======== DATASET CONTENT ========
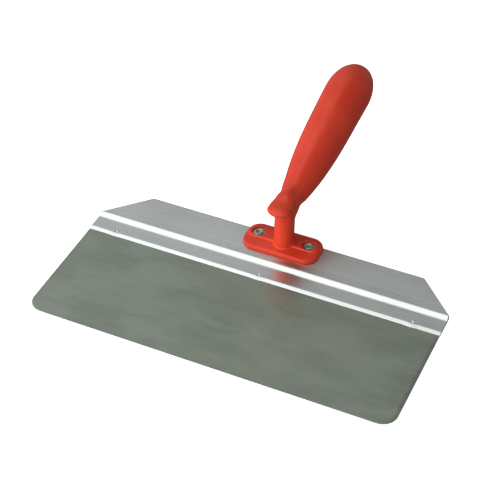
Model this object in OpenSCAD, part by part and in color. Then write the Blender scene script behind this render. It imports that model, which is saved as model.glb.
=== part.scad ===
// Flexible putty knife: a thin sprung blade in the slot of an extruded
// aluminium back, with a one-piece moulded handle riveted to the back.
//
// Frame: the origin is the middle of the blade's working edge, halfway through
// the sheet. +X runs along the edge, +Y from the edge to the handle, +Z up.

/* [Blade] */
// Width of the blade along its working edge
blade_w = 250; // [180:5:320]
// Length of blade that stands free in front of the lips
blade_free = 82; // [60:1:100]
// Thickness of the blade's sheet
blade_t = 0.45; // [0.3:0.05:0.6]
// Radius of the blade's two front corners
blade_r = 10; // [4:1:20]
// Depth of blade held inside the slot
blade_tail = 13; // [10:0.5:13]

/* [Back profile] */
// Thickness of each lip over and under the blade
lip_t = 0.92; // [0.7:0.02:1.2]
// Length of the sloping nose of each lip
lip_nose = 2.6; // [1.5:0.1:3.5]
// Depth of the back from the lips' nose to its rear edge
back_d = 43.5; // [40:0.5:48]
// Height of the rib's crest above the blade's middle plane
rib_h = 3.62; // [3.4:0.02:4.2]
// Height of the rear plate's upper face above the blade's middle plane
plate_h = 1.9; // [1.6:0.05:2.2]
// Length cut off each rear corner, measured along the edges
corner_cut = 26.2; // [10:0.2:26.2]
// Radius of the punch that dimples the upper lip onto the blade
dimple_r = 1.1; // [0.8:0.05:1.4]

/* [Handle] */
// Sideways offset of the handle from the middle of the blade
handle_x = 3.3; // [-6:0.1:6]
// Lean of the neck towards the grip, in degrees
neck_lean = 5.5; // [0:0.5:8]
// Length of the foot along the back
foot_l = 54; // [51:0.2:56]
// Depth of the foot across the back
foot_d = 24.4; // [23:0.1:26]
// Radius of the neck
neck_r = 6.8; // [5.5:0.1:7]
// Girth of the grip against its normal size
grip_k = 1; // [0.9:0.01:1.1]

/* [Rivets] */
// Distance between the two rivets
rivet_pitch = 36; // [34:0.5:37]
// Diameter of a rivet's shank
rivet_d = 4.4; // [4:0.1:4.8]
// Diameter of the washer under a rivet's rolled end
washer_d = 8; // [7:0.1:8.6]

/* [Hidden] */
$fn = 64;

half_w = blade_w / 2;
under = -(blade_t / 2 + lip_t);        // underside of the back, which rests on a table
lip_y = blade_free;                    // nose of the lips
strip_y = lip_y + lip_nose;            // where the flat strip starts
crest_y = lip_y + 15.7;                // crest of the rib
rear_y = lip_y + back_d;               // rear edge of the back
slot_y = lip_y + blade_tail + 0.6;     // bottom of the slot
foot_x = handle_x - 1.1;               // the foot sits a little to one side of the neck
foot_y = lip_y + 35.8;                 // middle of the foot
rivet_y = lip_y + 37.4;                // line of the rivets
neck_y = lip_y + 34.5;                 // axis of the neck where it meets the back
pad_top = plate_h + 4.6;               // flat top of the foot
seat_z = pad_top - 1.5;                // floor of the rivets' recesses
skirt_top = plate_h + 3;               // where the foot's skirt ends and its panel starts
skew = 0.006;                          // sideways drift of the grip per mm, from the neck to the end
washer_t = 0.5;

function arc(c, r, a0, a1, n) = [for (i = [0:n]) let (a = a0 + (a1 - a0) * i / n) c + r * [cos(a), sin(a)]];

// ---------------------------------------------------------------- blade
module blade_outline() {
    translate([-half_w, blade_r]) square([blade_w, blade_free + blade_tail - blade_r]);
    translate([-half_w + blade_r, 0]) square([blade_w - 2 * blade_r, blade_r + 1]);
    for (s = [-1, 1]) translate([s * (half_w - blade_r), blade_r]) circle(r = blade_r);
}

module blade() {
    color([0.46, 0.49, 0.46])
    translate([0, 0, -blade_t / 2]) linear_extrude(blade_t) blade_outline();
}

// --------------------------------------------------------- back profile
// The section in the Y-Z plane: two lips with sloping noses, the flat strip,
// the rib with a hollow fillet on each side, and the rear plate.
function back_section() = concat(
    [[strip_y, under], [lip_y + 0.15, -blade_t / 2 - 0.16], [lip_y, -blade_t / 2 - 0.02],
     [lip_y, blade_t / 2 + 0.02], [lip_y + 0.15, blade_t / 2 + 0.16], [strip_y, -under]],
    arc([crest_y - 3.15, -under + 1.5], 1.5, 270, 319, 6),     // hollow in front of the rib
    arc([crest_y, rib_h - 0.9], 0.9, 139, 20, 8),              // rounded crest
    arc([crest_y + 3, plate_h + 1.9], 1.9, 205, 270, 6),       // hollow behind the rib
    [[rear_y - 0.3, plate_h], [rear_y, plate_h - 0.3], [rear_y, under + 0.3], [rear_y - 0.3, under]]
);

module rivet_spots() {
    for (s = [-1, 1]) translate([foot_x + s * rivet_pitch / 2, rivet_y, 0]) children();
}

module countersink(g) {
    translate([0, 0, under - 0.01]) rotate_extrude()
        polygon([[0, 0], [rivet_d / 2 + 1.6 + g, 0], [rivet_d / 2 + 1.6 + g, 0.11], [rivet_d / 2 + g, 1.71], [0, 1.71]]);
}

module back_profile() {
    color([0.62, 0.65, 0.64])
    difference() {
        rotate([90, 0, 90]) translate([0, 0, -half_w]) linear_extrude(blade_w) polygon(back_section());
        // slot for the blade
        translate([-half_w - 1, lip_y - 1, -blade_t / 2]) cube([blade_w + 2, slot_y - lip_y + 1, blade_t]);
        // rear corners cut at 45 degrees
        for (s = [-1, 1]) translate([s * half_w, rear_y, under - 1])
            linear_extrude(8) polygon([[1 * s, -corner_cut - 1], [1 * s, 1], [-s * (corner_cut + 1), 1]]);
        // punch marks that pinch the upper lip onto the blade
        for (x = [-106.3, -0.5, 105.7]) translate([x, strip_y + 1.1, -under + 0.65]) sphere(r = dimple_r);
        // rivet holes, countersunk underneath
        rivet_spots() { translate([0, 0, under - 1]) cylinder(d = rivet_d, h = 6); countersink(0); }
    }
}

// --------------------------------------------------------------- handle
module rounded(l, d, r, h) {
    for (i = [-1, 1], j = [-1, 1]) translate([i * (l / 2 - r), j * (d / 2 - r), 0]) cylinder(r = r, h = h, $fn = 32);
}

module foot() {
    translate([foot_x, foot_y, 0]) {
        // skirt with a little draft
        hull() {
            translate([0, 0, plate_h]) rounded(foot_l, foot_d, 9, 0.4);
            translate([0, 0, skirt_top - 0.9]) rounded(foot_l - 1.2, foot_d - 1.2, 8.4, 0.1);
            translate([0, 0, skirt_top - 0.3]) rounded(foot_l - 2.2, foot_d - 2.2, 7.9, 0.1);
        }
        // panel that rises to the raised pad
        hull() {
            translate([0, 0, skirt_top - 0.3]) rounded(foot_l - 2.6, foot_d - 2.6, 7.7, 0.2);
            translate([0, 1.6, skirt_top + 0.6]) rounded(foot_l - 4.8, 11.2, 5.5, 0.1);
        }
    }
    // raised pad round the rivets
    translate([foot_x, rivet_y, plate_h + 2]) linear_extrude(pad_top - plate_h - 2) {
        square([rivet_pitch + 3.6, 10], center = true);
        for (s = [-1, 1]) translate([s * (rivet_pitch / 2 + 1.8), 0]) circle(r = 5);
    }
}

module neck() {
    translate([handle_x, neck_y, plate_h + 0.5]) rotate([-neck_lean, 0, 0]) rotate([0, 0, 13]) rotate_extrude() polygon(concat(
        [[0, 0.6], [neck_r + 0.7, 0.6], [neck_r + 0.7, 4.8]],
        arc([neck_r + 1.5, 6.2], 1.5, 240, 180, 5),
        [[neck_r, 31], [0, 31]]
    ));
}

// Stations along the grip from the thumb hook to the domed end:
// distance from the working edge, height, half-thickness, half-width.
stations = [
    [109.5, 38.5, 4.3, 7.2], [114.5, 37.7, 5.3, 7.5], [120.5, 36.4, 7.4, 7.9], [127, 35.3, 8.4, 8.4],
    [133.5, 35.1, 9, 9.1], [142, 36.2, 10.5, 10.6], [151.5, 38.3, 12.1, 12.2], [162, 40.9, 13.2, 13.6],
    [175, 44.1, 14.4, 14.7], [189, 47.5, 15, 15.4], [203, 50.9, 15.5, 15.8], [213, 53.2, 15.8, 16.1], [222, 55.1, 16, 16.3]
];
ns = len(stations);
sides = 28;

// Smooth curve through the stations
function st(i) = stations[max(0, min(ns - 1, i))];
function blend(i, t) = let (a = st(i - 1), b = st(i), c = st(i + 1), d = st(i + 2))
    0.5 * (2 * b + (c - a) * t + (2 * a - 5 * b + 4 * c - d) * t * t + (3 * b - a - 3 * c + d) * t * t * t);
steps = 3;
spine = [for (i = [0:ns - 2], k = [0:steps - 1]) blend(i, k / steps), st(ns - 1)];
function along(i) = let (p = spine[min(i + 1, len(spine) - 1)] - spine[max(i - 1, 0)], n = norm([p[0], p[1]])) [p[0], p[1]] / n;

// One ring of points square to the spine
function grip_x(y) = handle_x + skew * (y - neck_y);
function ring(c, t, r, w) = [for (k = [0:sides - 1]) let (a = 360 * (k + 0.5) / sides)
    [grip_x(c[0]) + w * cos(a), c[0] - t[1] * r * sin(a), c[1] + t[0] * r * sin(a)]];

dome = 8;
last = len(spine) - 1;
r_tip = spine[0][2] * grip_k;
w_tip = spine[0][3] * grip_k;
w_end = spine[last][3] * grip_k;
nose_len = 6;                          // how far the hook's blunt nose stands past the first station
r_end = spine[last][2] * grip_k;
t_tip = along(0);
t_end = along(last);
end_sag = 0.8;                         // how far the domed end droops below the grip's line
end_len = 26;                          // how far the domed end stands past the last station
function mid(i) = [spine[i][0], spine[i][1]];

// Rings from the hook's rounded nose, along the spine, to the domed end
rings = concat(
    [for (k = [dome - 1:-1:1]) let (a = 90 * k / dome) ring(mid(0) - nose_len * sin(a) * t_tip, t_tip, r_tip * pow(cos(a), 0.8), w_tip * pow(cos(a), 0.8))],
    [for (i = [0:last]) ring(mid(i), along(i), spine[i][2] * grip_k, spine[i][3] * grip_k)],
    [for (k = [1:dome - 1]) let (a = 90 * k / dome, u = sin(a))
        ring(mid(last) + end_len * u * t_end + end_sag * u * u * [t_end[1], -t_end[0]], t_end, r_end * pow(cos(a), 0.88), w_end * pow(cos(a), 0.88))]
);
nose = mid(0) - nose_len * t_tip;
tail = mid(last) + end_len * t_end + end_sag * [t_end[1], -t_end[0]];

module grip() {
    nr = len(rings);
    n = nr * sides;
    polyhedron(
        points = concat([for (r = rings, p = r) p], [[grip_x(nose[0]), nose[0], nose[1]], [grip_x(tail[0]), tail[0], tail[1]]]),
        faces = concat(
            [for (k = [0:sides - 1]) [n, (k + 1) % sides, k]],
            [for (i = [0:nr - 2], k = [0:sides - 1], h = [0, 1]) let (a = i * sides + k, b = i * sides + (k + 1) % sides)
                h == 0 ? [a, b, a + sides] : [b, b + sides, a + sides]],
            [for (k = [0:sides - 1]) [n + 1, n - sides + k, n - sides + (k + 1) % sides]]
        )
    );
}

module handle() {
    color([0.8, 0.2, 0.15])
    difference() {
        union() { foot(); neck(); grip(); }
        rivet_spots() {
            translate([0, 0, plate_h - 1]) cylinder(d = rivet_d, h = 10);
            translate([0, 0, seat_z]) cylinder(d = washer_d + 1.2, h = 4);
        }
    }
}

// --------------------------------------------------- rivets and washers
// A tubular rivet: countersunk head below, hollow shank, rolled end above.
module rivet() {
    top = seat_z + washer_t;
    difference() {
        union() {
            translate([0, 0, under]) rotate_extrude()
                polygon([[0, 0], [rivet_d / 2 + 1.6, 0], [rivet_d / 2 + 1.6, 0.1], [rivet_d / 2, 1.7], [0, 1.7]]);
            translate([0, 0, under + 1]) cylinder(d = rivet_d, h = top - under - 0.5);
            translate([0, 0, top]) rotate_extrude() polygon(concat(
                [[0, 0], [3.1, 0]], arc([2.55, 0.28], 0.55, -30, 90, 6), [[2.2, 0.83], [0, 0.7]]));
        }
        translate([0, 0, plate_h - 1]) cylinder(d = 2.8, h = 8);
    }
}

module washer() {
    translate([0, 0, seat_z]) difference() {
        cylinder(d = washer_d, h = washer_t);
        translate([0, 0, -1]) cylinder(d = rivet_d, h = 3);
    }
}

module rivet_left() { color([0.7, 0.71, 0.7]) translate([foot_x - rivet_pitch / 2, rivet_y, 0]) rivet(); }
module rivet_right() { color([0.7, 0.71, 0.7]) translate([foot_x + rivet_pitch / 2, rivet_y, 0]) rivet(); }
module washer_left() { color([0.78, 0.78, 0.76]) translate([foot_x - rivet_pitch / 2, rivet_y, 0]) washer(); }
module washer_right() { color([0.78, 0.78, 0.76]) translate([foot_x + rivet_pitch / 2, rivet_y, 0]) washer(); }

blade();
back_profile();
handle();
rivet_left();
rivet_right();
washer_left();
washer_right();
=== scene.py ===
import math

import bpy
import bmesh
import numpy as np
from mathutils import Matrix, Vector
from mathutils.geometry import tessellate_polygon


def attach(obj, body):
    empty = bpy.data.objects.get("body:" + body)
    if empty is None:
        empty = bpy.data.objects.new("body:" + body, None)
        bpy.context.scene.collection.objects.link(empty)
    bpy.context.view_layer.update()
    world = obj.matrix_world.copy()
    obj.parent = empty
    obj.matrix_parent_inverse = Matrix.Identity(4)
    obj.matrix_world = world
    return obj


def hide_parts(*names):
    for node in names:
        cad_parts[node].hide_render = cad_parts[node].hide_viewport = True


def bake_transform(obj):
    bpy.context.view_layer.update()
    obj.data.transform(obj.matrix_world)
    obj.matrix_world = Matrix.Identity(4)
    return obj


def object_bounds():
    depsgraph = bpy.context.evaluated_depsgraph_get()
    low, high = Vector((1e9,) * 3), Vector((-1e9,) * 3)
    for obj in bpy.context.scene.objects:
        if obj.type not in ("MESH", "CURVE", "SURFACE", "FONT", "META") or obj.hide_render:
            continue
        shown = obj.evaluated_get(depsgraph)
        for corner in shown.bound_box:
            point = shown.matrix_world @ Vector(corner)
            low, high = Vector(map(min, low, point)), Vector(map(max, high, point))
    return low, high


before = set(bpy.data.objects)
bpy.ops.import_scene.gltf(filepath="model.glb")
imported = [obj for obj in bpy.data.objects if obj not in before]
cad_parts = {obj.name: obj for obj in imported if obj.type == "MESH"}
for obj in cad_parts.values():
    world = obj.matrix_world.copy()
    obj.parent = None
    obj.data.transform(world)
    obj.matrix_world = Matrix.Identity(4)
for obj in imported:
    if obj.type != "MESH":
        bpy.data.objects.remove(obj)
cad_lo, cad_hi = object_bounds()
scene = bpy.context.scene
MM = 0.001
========
**TO BE DONE:** Exactly reproduce the lines that run from the line bearing "0.7]) translate([foot_x +" through the line bearing "for node in", with both end lines included.

**THE ANSWER:**
module rivet_right() { color([0.7, 0.71, 0.7]) translate([foot_x + rivet_pitch / 2, rivet_y, 0]) rivet(); }
module washer_left() { color([0.78, 0.78, 0.76]) translate([foot_x - rivet_pitch / 2, rivet_y, 0]) washer(); }
module washer_right() { color([0.78, 0.78, 0.76]) translate([foot_x + rivet_pitch / 2, rivet_y, 0]) washer(); }

blade();
back_profile();
handle();
rivet_left();
rivet_right();
washer_left();
washer_right();
=== scene.py ===
import math

import bpy
import bmesh
import numpy as np
from mathutils import Matrix, Vector
from mathutils.geometry import tessellate_polygon


def attach(obj, body):
    empty = bpy.data.objects.get("body:" + body)
    if empty is None:
        empty = bpy.data.objects.new("body:" + body, None)
        bpy.context.scene.collection.objects.link(empty)
    bpy.context.view_layer.update()
    world = obj.matrix_world.copy()
    obj.parent = empty
    obj.matrix_parent_inverse = Matrix.Identity(4)
    obj.matrix_world = world
    return obj


def hide_parts(*names):
    for node in names:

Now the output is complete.